Convergence of Decentralized Stochastic Subgradient-based Methods for Nonsmooth Nonconvex functions
Siyuan Zhang, Nachuan Xiao, Xin Liu
TL;DR
The paper introduces a unified decentralized stochastic subgradient framework for nonsmooth nonconvex optimization lacking Clarke regularity. By relating discrete updates to a coercive Lyapunov function-driven differential inclusion, it proves consensus and convergence to the DI’s stable set under diminishing step-sizes for random reshuffling and with-replacement sampling. It shows that DSGD, DSGD-M, DSGD-T, and DSignSGD all fit into the framework and attain global or high-probability convergence to the conservative-field-based critical points, thereby providing the first convergence guarantees in this setting. Preliminary experiments on nonsmooth neural networks demonstrate efficiency and robustness, with DSignSGD offering competitive performance.
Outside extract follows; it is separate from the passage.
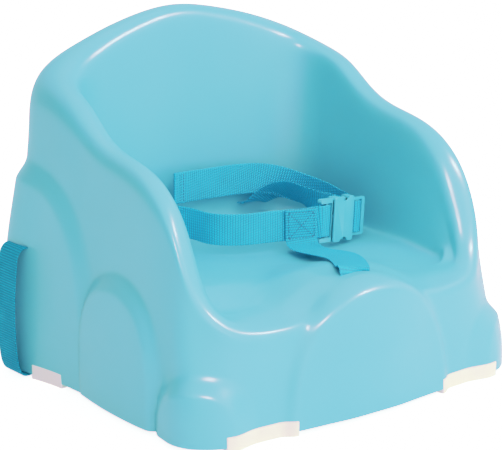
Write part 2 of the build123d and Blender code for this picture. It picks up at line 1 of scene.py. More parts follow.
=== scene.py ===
# A moulded child booster seat with waist, crotch and chair straps, their buckles and four
# non-slip pads. The seat stands on z = 0 with its front towards -Y, its back towards +Y, and
# the parts named "right" on the +X side. Geometry is worked out in millimetres and scaled to
# metres when each mesh is made.
import math
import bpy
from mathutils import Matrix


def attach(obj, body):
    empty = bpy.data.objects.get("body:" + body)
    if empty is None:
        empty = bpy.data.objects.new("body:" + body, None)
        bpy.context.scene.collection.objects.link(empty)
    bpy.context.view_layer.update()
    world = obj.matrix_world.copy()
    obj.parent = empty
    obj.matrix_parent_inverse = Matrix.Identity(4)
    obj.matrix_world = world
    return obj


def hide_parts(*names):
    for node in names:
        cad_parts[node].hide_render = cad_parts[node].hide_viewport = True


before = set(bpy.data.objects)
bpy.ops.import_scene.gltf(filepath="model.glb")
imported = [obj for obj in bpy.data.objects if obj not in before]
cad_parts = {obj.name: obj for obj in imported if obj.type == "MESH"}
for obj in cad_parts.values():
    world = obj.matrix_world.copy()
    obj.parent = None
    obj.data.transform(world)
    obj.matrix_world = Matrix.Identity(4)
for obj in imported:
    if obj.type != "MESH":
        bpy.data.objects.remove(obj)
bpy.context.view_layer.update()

from types import SimpleNamespace

import bmesh
import bpy
import numpy as np
from mathutils import Matrix, Vector

scene = bpy.context.scene
rng = np.random.default_rng(7)
MM = 0.001

# ---------------------------------------------------------------- driving dimensions (mm)
PAD_DROP = 4.5            # pads stand this far below the shell's bottom edge
Y_SHIFT = -3.9            # centres the outline front to back
WALL = 3.0                # wall of the moulded shell
SEAT_Z = 105.0            # seat floor above the shell's bottom edge
HUMP_RISE = 13.5          # raised middle of the seat front over the floor
TROUGH_DROP = 6.0         # thigh troughs under the floor
FLOOR_FILLET = 10.0       # tub corner between floor and walls
TUB_DRAFT = 9.0           # how far the tub narrows from rim to floor

WEBBING_W = 30.0
WEBBING_T = 1.4
RIB, CELL = 2.4, 1.6      # weave: rib pitch along the webbing, yarn pitch across it
RELIEF = 0.16             # height of the weave

PAD_H = 9.5               # pad height inside the shell's wall
PAD_GAP = 0.3             # clearance of the pad recess
PAD_ROUND = 1.1           # rounding of the pad's edges
FRONT_PAD = (84.5, 158.0)     # x range
REAR_PAD = (72.0, 111.5)      # y range, before Y_SHIFT

# Slots for the webbing: middle in the shell's own frame, before Y_SHIFT and PAD_DROP
WAIST_X = 74.0
CHAIR_Y = 130.0
WAIST_SLOT = (WAIST_X, 116.0, 122.0)
CHAIR_SLOT = (175.0, CHAIR_Y, 118.8)
CROTCH_SLOT = (0.0, -121.0, 100.0)
SLOT_W = WEBBING_W + 4

# Stations round half of the rim, from the middle of the front to the middle of the back:
# rim x, y, z; inner roll radius; foot flare; 1 = open lip, 0 = walled; centre-line y of the
# section; outer roll radius; bow of the outer wall
STATIONS = np.array([
    [0, -134, 119, 14, 13.5, 1.0, -44, 14, 0],
    [25, -134, 115, 13, 13.5, 1.0, -43.5, 13, 0],
    [42, -133, 107.5, 12, 13.5, 1.0, -43, 12, 0],
    [56, -132, 99, 10.5, 14, 1.0, -42, 10.5, 0],
    [70, -131, 94, 9.5, 14.5, 1.0, -41, 9.5, 0],
    [98, -128.5, 92, 9, 15.5, 1.0, -38, 9, 0],
    [124, -124.5, 95, 9, 18.5, 1.0, -34, 9, 1],
    [141, -117, 103, 9.5, 23, 0.6, -30, 10, 3],
    [151, -106, 120, 10, 26, 0.1, -26, 12, 5],
    [155.5, -96, 143, 11, 25, 0.0, -23, 14, 5],
    [157.5, -83, 172, 12, 21, 0.0, -20, 14, 4],
    [158, -63, 198, 13, 18.5, 0.0, -15, 14, 3],
    [157.5, -34, 215, 13, 16, 0.0, -7, 14, 2],
    [157, -4, 222, 13, 14, 0.0, 2, 13, 2],
    [156.5, 24, 229, 13, 13, 0.0, 11, 13, 2],
    [156, 45, 240, 13, 13, 0.0, 19, 13, 2],
    [154.5, 70, 257, 13, 14.5, 0.0, 27, 16, 1],
    [150, 96, 268, 13, 26, 0.0, 35, 21.5, 1],
    [134, 118.5, 280, 13, 46.0, 0.0, 42, 32, 7],
    [98, 133, 297, 13, 27, 0.0, 48, 20, 3],
    [50, 140, 311, 13, 17, 0.0, 51, 15, 1],
    [0, 142, 318, 13, 14, 0.0, 52, 14, 0],
], float)

# Arch-shaped bulges of the skirt: a point on the rim above the arch, half width, height,
# exponents of the outline across and up, flank height, crown, flank width
ARCHES = [
    dict(at=(0, -134), half=81.5, height=121.0, across=2.0, up=2.6,
         step=6.0, crown=3.0, flank=18.0),
    dict(at=(150, -108), half=44.0, height=54.0, across=2.2, up=2.6,
         step=8.0, crown=4.0, flank=19.0),
    dict(at=(158, -12), half=58.5, height=119.0, across=2.0, up=3.6,
         step=8.5, crown=6.5, flank=17.0),
    dict(at=(140, 113), half=92.0, height=190.0, across=2.4, up=2.6,
         step=7.5, crown=4.0, flank=22.0),
]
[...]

The work paves the way for further analysis of rates, time-varying networks, asynchronous updates, and communication-compression in nonsmooth decentralized optimization.
Abstract
In this paper, we focus on the decentralized stochastic subgradient-based methods in minimizing nonsmooth nonconvex functions without Clarke regularity, especially in the decentralized training of nonsmooth neural networks. We propose a general framework that unifies various decentralized subgradient-based methods, such as decentralized stochastic subgradient descent (DSGD), DSGD with gradient-tracking technique (DSGD-T), and DSGD with momentum (DSGD-M). To establish the convergence properties of our proposed framework, we relate the discrete iterates to the trajectories of a continuous-time differential inclusion, which is assumed to have a coercive Lyapunov function with a stable set $\mathcal{A}$. We prove the asymptotic convergence of the iterates to the stable set $\mathcal{A}$ with sufficiently small and diminishing step-sizes. These results provide first convergence guarantees for some well-recognized of decentralized stochastic subgradient-based methods without Clarke regularity of the objective function. Preliminary numerical experiments demonstrate that our proposed framework yields highly efficient decentralized stochastic subgradient-based methods with convergence guarantees in the training of nonsmooth neural networks.